Kann ich überhaupt bereit sein?

 

Flug gebucht, Koffer gepackt – alles doppelt und dreifach gecheckt. Über ein halbes Jahr Vorbereitungen, endlose Gespräche mit Freunden, Familien, Ansprechpartnern und jetzt ist es wirklich so weit. Ich habe jedes verfügbare Material über Land, Leute, Stadt und Dorf mehrfach durchgelesen und aufgesogen. Ich weiß eigentlich alles. Aber ob ich bereit bin? Ganz sicher nicht. In den letzten Monaten, Wochen und Tagen ist mir das ziemlich deutlich geworden: Wirklich bereit sein kann ich doch gar nicht. Zu viele Variablen, zu viel Ungewisses. Ein neues Land mit Menschen, deren Sprache ich nicht verstehe und deren Gewohnheiten ich nicht kenne. Laut YouTube und Wikipedia sind die Menschen in Lettland verschlossen, kühl und distanziert – aber aus genau den gleichen Quellen habe ich schließlich gelernt, dass ich als Deutsche literweise Bier pro Jahr konsumieren müsste…

 

Doch wenn ich dann doch mal zurückblicke, fällt mir auf, wie viel ich eigentlich schon weiß. Kurz bevor ich meine Bewerbung abgeschickt habe, musste ich mich nochmal versichern, dass ich auch wirklich weiß, wo Lettland liegt. Und mittlerweile bin ich Profi darin, jedwedem Topografielegastheniker die genaue Lage dieses süßen kleinen Fleckes auf der Landkarte zu erklären. Die anderen Standardfragen beantworte ich auch schon im Schlaf – was spricht man da?
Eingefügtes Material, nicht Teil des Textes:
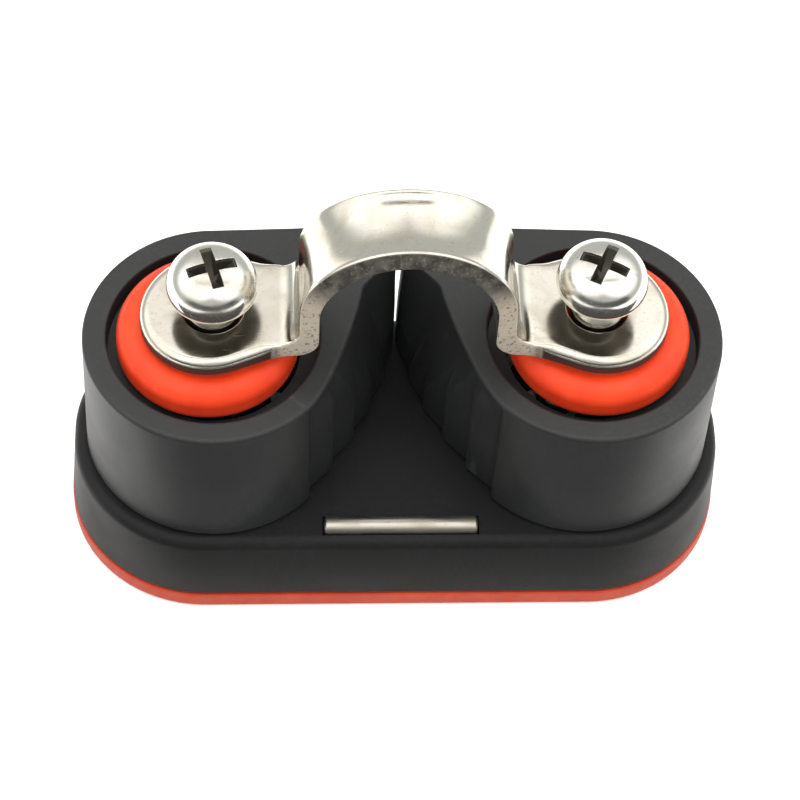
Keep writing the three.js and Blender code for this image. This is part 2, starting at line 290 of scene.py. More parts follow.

Wie kommt man denn auf Lettland? Wird das nicht eh bald alles von Russland annektiert? Doch diese ganzen grundlegenden Fakten werden mich in den nächsten 11 Monaten nicht sonderlich weit bringen – schließlich muss ich auf einmal alleine wohnen, einkaufen, waschen und eigenständig arbeiten.

 

Je näher meine Abreise kommt, desto unsicherer werde ich, desto mehr fällt mir auf, wie ahnungslos ich bin. Sorgen über jedes kleinste Detail, sich ausmalen, was alles schiefgehen könnte (Spoiler: ALLES könnte schiefgehen). Trotzdem ist da diese Freude darüber, eben einmal nicht top vorbereitet sein zu können, sondern sich einfach spontan anpassen zu müssen. Das Meiste werde ich eben vor Ort lernen. Und wenn mich die Vorurteile schon nicht weiterbringen, gibt es bestimmt ein YouTube-Tutorial übers Wäschewaschen.